We’ve finally had a few warm days followed by three more days of rain and then yesterday and today were fantastic. The daffodils are blooming, grape hyacinths, hyacinths and tulips are doing there thing.¬†The herb garden is waking up. A lot of work has to be done there. Our little orchard is coming to life. This is it’s fourth year and it looks like we’ll have apples, our pear tree is blooming and hopefully the plum, too. A hazelnut flowered for the first time during the winter. Unfortunately, only one and this variety isn’t self-fertile so maybe next year another will bloom. Blackberries and raspberries are leafing out. The rhubarb is looking good. And, the onions and leeks I left in the ground last fall are growing like mad. I’m hoping I get a few leeks as big around as a baseball bad. Anyway, here are a few photos.

A mini-pumpkin is born

Not really born. These things had been producing mostly vines and and flowers. Now, all of a sudden, they’ve started to produce these little mini-pumpkins. Usually you see these as decorations at Thanksgiving time. But, they also taste very good roasted. Give them a try. With a little butter the nutty flavor¬† is very good.

There’s a marigold in my endive!

Indeed, there is. Actually, it’s intentional. I love marigolds and plant the entire perimeter of our garden with marigolds (from seed). This little guy happens to be one of the first to bloom. I got them in kind of late and since the rain kicked in two weeks ago they’ve grown a lot. And, now this guy and a couple others are flowering. I liked the brilliant orange against the bright green.

I’m hoping too that this border of marigolds repels the rabbits. I have a chicken wire fence and it’s worked pretty well. But, when it comes to rabbits, nothing should be taken for granted.

Beans, Beans, the Beautiful Fruit

Bean, beans, the beautiful fruit …. But, these are beautiful, at least for beans. I bought the seed from Jung Seed mostly because I liked the picture and the title had “France” in it (I like France, or at least, I like Paris). They turned out OK, I guess. The shelled beans are very pretty. The pods begin like a green bean, long and green, but over time they develop this mottled red and cream color. The bean seeds turn a mottled red color turn as they dry. They don’t produce all that much. When I go to fix a soup with these I can truthfully say I’ve seen each and everyone of these guys before.

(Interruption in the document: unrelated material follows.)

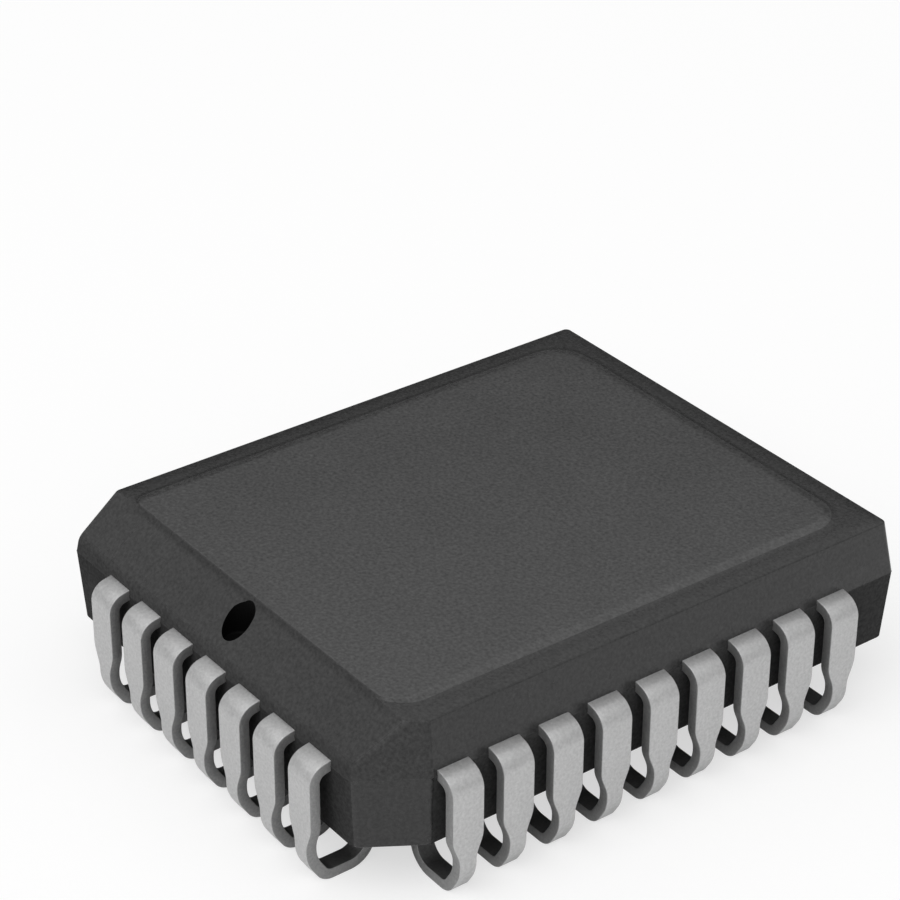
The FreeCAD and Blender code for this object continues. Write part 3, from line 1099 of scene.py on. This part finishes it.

Who loves this rain, you ask?

All of the veggies and berries in our garden! The squirrels are especially happy with the blackberries ripening. Last night we were in the kitchen having some chocolate cake that a friend brought over when all of a sudden a squirrel came walking across the deck toward the blackberry bushes. And, this has been happening for a couple of days but it’s the first time we saw it. He (or she) walked over to the edge of the deck, looked at the thick canes and leaped landing on a very strong one and proceeded to enjoy a big, fat, juicy blackberry, or rather, enjoyed half of one. It seems that they eat half and then drop it to the ground perhaps leaving the rest for later. Anyway, it’s squirrely logic. I can’t quite figure it out.

The first eggplant of the season

The garden has been growing very well. We’ve enjoyed lettuce, tomatoes, broccoli, kohlrabi, cucumbers, zuchini, beans in addition to lots of herbs such as basil, oregano, dill, cilantro, lavender, rosemary and chamomile. Today I picked the first eggplant of the year. Guess what’s on the menu for lunch. :-) The rabbits and squirrels have taken their share, too.